PROBLEM STATEMENT » Copy every line of the data that contains the string "More".

ITEMS »
--------------------------------------------------

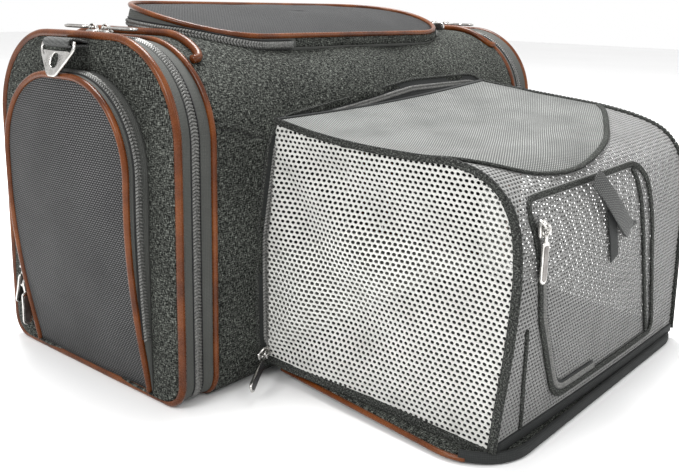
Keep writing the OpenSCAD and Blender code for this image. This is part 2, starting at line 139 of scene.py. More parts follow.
class Look:
    """A procedural material: short calls that add nodes and return their output sockets."""

    def __init__(self, name, rough, **sockets):
        self.material = bpy.data.materials.new(name)
        self.material.use_nodes = True
        self.tree = self.material.node_tree
        self.shader = self.tree.nodes["Principled BSDF"]
        self.shader.inputs["Roughness"].default_value = rough
        for key, value in sockets.items():
            self.shader.inputs[key.replace("_", " ")].default_value = value
        self.cloth = self.add("ShaderNodeUVMap", {}, uv_map=UV).outputs["UV"]

    def feed(self, socket, value):
        if isinstance(value, bpy.types.NodeSocket):
            self.tree.links.new(value, socket)
        else:
            socket.default_value = value

    def add(self, kind, values, **settings):
        node = self.tree.nodes.new(kind)
        for key, value in settings.items():
            setattr(node, key, value)
        for key, value in values.items():
            self.feed(node.inputs[key], value)
        return node

    def math(self, operation, a, b=0.0, c=0.0):
        return self.add("ShaderNodeMath", {0: a, 1: b, 2: c}, operation=operation).outputs[0]

    def place(self, across, along, turn=0.0):
        """Cloth coordinates turned by turn degrees and counted in units of across x along mm."""
        turned = self.add("ShaderNodeMapping", {"Vector": self.cloth, "Rotation": (0, 0, math.radians(turn))})
        scaled = {"Vector": turned.outputs[0], "Scale": (1 / across, 1 / along, 1)}
        return self.add("ShaderNodeMapping", scaled).outputs[0]

    def noise(self, across, along, turn=0.0, detail=2.0):
        values = {"Vector": self.place(across, along, turn), "Scale": 1.0, "Detail": detail}
        return self.add("ShaderNodeTexNoise", values).outputs[0]

    def solid_noise(self, size, detail=2.0):
        """Noise in space, in millimetres, for what has no cloth coordinates."""
        where = self.add("ShaderNodeTexCoord", {}).outputs["Object"]
        return self.add("ShaderNodeTexNoise", {"Vector": where, "Scale": 1 / (size * MM),
                                               "Detail": detail}).outputs[0]

    def cell(self, across, along, turn=0.0, brick=True):
        """Offsets (-0.5..0.5) inside each cell of a lattice whose odd rows are shifted by half a cell."""
        parts = self.add("ShaderNodeSeparateXYZ", {0: self.place(across, along, turn)})
        row = self.math("FLOOR", parts.outputs[1])
        shift = self.math("MULTIPLY", self.math("FLOORED_MODULO", row, 2.0), 0.5 if brick else 0.0)
        u = self.math("SUBTRACT", self.math("FRACT", self.math("ADD", parts.outputs[0], shift)), 0.5)
        v = self.math("SUBTRACT", self.math("FRACT", parts.outputs[1]), 0.5)
        return u, v

    def dashes(self, across, along, half_u, half_v, turn=0.0):
        """A soft oval in each cell of a brick lattice: 1 inside, 0 outside."""
        u, v = self.cell(across, along, turn)
        a = self.math("POWER", self.math("DIVIDE", u, half_u), 2.0)
        b = self.math("POWER", self.math("DIVIDE", v, half_v), 2.0)
        return self.fit(self.math("ADD", a, b), 1.3, 0.5)

    def fit(self, value, low, high):
        """1 where value reaches high, 0 where it is at low, smooth between."""
        values = {"Value": value, "From Min": low, "From Max": high}
        return self.add("ShaderNodeMapRange", values, interpolation_type="SMOOTHSTEP").outputs[0]

    def ramp(self, value, stops):
        node = self.add("ShaderNodeValToRGB", {"Fac": value})
        while len(node.color_ramp.elements) < len(stops):
            node.color_ramp.elements.new(0.5)
        for element, (at, color) in zip(node.color_ramp.elements, stops):
            element.position = at
            element.color = (*color, 1)
        return node.outputs[0]

    def mix(self, share, a, b):
        node = self.add("ShaderNodeMix", {"Factor": share}, data_type="RGBA")
        self.feed(node.inputs["A"], a if isinstance(a, bpy.types.NodeSocket) else (*a, 1))
        self.feed(node.inputs["B"], b if isinstance(b, bpy.types.NodeSocket) else (*b, 1))
        return node.outputs["Result"]

    def finish(self, color, height, depth, rough=None):
        """Sets the colour, a bump of depth mm and, if given, a roughness that varies."""
        self.feed(self.shader.inputs["Base Color"], color)
        bump = self.add("ShaderNodeBump", {"Height": height, "Distance": depth * MM, "Strength": 1.0})
        self.feed(self.shader.inputs["Normal"], bump.outputs[0])
        if rough is not None:
            self.feed(self.shader.inputs["Roughness"], rough)
        return self.material


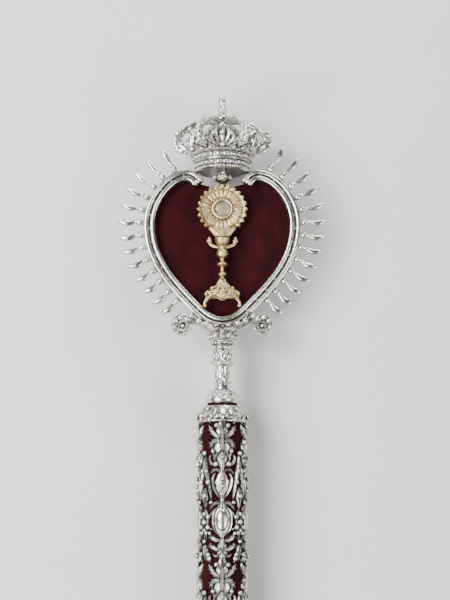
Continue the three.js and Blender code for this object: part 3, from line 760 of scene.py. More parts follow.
def domed_plate(form, outline, centre, back, front, dome):
    """A plate over an outline, whose front swells towards the centre point."""

    def ring(share, z):
        return [Vector((*(centre + (point - centre) * share), z)) for point in outline]

    rings = [ring(0.03, back), ring(0.5, back), ring(1.0, back)]
    for share in (1.0, 0.985, 0.95, 0.88, 0.75, 0.6, 0.45, 0.3, 0.15, 0.03):
        rings.append(ring(share, front - dome + dome * math.sqrt(1 - share * share)))
    form.skin(rings)


# The pieces and the studio


class STAFF_OT_pole(bpy.types.Operator):
    """Cover the pole with velvet"""

    bl_idname = "staff.pole"
    bl_label = "Velvet Pole"

    def execute(self, context):
        sizes, heights = sizes_and_heights(context)
        form = Form()
        base = sizes.ferrule_tip + sizes.gap
        straight = heights.sleeve_top
        rows = 150
        profile = [(sizes.pole_radius, base + (straight - base) * i / rows) for i in range(rows + 1)]
        profile += [
            (0.985 * sizes.pole_radius, straight + 0.3),
            (sizes.pole_neck + 0.4, sizes.pole_top - 0.4),
            (sizes.pole_neck, sizes.pole_top),
        ]
        form.turned(profile, sides=64)
        make_piece("pole_cover", form, "maroon_velvet", "velvet_pole")
        return {"FINISHED"}


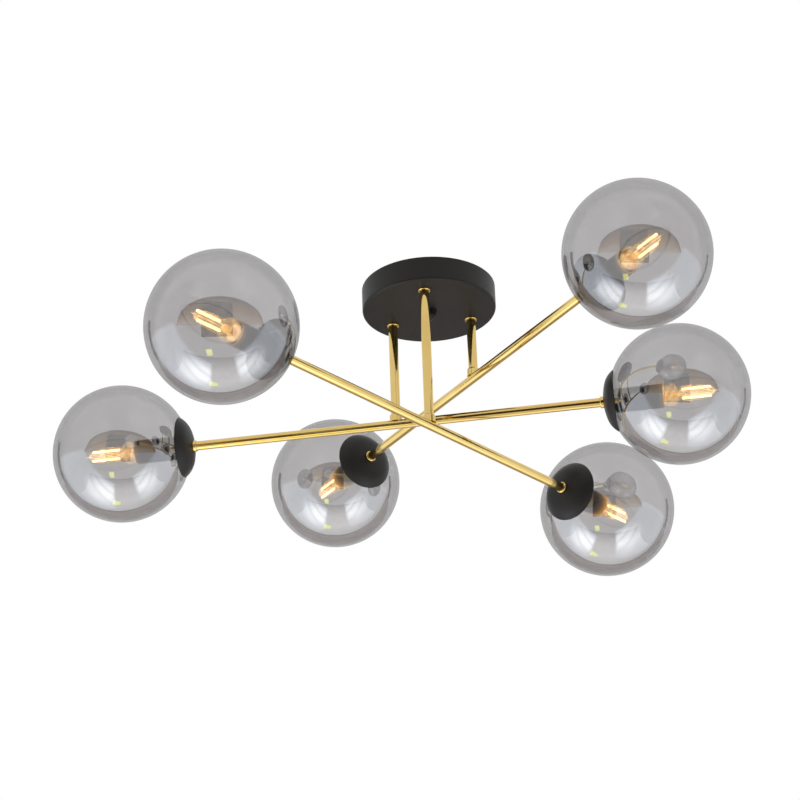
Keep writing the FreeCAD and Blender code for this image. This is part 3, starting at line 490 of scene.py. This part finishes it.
def make_filaments(arm, side):
    """Glass mount and fine wires with painted glow, lit filaments, and the amber glow painted in
    the bulb's glass.
    """
    place = lamp_matrix(arm, side)
    body = f"arm_{arm}"
    name = f"bulb_{arm}_{side}"
    sticks, wires = filament_paths()
    pieces = [
        add_mesh(name + "_sticks", rods(sticks, STICK_SIDES), FILAMENT, place, body),
        add_mesh(name + "_wires", rods(wires, WIRE_SIDES), WIRE_PAINTED_GLOW, place, body),
    ]
    for ending, outline, steps, material in TURNED:
        pieces.append(add_mesh(name + ending, lathe(outline, steps), material, place, body,
                               TURNED_SMOOTH_ANGLE))
    for piece in pieces:
        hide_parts(f"filaments_{arm}")


GLOBE_RADIUS = 75.0
GLOBE_WALL = 2.5
GLOBE_INNER = GLOBE_RADIUS - GLOBE_WALL
GLOBE_SMOOTH_ANGLE = 40.0
NECK_BORE = 18.5
NECK_WALL = 2.2
NECK_RADIUS = NECK_BORE + NECK_WALL
NECK_END = 75.0
NECK_LIP = 0.6
LIP_CORNER = 0.2
LUG_FOOT = 73.4
LUG_RADIUS = 22.2
LUG_HALF_WIDTH = 6.0
LUG_COUNT = 3
LUG_STEPS = 6
LUG_OVERLAP = 0.1
SPHERE_STEPS = 56
TURN_STEPS = 112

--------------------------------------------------

WORKED ANSWER »
Keep writing the OpenSCAD and Blender code for this image. This is part 2, starting at line 139 of scene.py. More parts follow.
Continue the three.js and Blender code for this object: part 3, from line 760 of scene.py. More parts follow.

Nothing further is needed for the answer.